By default, logprobs in V1 are now returned immediately once computed from the model’s raw output (i.e. before applying any logits post-processing such as temperature scaling or penalty adjustments). As a result, the returned logprobs do not reflect the final adjusted probabilities used during sampling.

You can adjust this behavior by setting the --logprobs-mode flag. Four modes are supported: raw_logprobs (default), processed_logprobs, raw_logits, processed_logits. Raw means the values before applying any logit processors, like bad words. Processed means the values after applying all processors, including temperature and top_k/top_p.

Prompt Logprobs with Prefix Caching

While V1 supports passing prompt logprobs with prefix caching enabled, it no longer caches the logprobs. For a request requiring prompt logprobs, the engine will ignore the prefix cache and recompute the prefill of full prompt to generate the logprobs.

Feature Support

For each item, its support in vLLM V1 falls into one of the following states:

  • 🟢 Functional: Fully operational with optimizations comparable to or better than V0.
  • 🟡 In Progress: Planned to be in vLLM V1, with open PRs/RFCs.
  • 🔴 Removed: Dropped from vLLM V1. Will only consider re-introducing if there is strong demand.

Note

vLLM V1’s unified scheduler treats both prompt and output tokens the same way by using a simple dictionary (e.g., {request_id: num_tokens}) to dynamically allocate a fixed token budget per request, enabling features like chunked prefills, prefix caching, and speculative decoding without a strict separation between prefill and decode phases.

The V1 scheduler supports multiple scheduling policies, including First-Come, First-Served (FCFS) and priority-based scheduling (where requests are processed based on assigned priority, with FCFS as a tie-breaker), configurable via the --scheduling-policy argument.

Hardware

Hardware Status
NVIDIA 🟢
AMD 🟢
INTEL GPU 🟢
TPU 🟢
CPU 🟢

Note

More hardware platforms may be supported via plugins, e.g.:

Please check their corresponding repositories for more details.

Models

Model Type Status
Decoder-only Models 🟢
Encoder-Decoder Models 🟢 (Whisper), 🔴 (Others)
Pooling Models 🟢
Mamba Models 🟢
Multimodal Models 🟢

See below for the status of models that are not yet supported or have more features planned in V1.

Pooling Models

Now fully supported, with prefix caching and chunked prefill newly available for last-pooling models.

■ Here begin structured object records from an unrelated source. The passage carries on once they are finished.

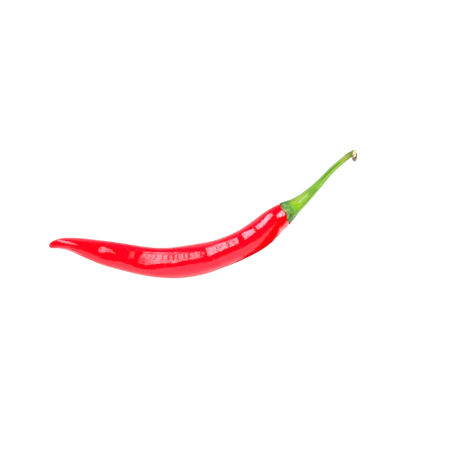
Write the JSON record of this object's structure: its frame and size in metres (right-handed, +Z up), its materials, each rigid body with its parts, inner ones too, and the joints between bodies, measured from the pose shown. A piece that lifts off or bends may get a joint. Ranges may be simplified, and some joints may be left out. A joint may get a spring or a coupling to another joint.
{
  "type": "chilli pepper",
  "caption": "Fresh red chilli pepper, long and curved, with its green calyx and stem, lying on its side.",
  "frame": {"origin": "on the surface that the chilli lies on, under the middle of its box", "axes": "+X from the pod's tip towards the stem, +Y towards the hollow side of the curve, +Z up"},
  "size_m": [0.148, 0.0616, 0.0154],
  "materials": {
    "pod": "glossy waxy red fruit skin",
    "calyx": "green plant skin with a soft sheen",
    "stem": "ribbed green plant skin with a soft sheen",
    "stem_end": "pale torn fibres, matt",
    "dry_skin": "dry shrivelled plant skin, matt"
  },
  "bodies": {
    "root": {"pod": "pod", "calyx": "calyx", "stem": "stem", "stem_end": "stem_end", "dry_skin": "dry_skin"}
  },
  "joints": []
}
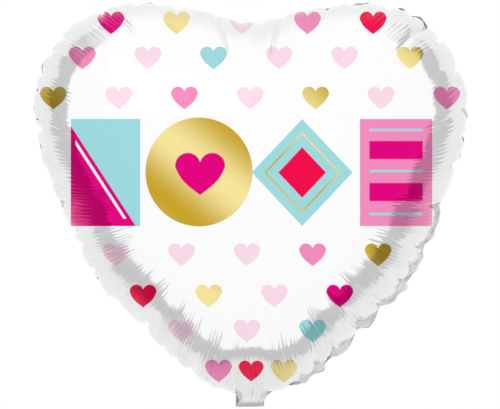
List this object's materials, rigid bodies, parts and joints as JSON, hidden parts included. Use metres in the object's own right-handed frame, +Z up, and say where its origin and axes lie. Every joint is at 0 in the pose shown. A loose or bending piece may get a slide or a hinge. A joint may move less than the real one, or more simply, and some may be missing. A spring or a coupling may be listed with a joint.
{
  "type": "heart shaped foil balloon",
  "caption": "Inflated heart-shaped foil balloon with a welded rim, a printed pattern, a film valve inside and an inflation tail that folds at the neck.",
  "frame": {"origin": "middle of the crease at the bottom of the neck, where the tail folds and a ribbon is tied", "axes": "+X along the balloon's width, +Y out of its rear face, so the printed front looks along -Y, and +Z up from the neck to the notch"},
  "size_m": [0.381, 0.2182, 0.3563],
  "materials": {
    "front_foil": "glossy, printed metallised film",
    "rear_foil": "glossy, printed metallised film",
    "valve_film": "clear film"
  },
  "bodies": {
    "balloon": {"front_panel": "front_foil", "rear_panel": "rear_foil", "valve_film_front": "valve_film", "valve_film_rear": "valve_film"},
    "tail": {"tail_front": "front_foil", "tail_rear": "rear_foil", "valve_inlet_front": "valve_film", "valve_inlet_rear": "valve_film"}
  },
  "joints": [
    {"name": "tail_fold", "type": "hinge", "parent": "balloon", "child": "tail", "pos_m": [0, 0, 0], "axis": [-1, 0, 0], "range_deg": [-12, 236]}
  ]
}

We are working on enabling prefix caching and chunked prefill for more categories of pooling models.

Mamba Models

Models using selective state-space mechanisms instead of standard transformer attention are supported. Models that use Mamba-2 and Mamba-1 layers (e.g., Mamba2ForCausalLM, MambaForCausalLM,FalconMambaForCausalLM) are supported.

Hybrid models that combine Mamba-2 and Mamba-1 layers with standard attention layers are also supported (e.g., BambaForCausalLM, Zamba2ForCausalLM, NemotronHForCausalLM, FalconH1ForCausalLM and GraniteMoeHybridForCausalLM, JambaForCausalLM, Plamo2ForCausalLM).

Hybrid models with mechanisms different to Mamba are also supported (e.g, MiniMaxText01ForCausalLM, MiniMaxM1ForCausalLM, Lfm2ForCausalLM).

Please note that prefix caching is not yet supported for any of the above models.

Encoder-Decoder Models

Whisper is supported. Other models requiring cross-attention between separate encoder and decoder (e.g., BartForConditionalGeneration, MllamaForConditionalGeneration) are no longer supported.

Features

Feature Status
Prefix Caching 🟢 Functional
Chunked Prefill 🟢 Functional
LoRA 🟢 Functional
Logprobs Calculation 🟢 Functional
FP8 KV Cache 🟢 Functional
Spec Decode 🟢 Functional
Prompt Logprobs with Prefix Caching 🟢 Functional
Structured Output Alternative Backends 🟢 Functional
Concurrent Partial Prefills 🟡 In Progress
best_of 🔴 Removed
Per-Request Logits Processors 🔴 Removed
GPU <> CPU KV Cache Swapping 🔴 Removed
Request-level Structured Output Backend 🔴 Removed

Note

vLLM V1’s unified scheduler treats both prompt and output tokens the same way by using a simple dictionary (e.g., {request_id: num_tokens}) to dynamically allocate a fixed token budget per request, enabling features like chunked prefills, prefix caching, and speculative decoding without a strict separation between prefill and decode phases.

Removed Features

As part of the major architectural rework in vLLM V1, several legacy features have been removed.

Sampling features
  • best_of: This feature has been removed due to limited usage. See details at RFC #13361.
  • Per-Request Logits Processors: In V0, users could pass custom processing functions to adjust logits on a per-request basis. In vLLM V1, this feature has been removed. Instead, we now support global logits processors which are set at startup time, see RFC #17799.
KV Cache features
  • GPU <> CPU KV Cache Swapping: with the new simplified core architecture, vLLM V1 no longer requires KV cache swapping to handle request preemptions.
Structured Output features
  • Request-level Structured Output Backend: Removed; alternative backends (outlines, guidance) with fallbacks are supported now.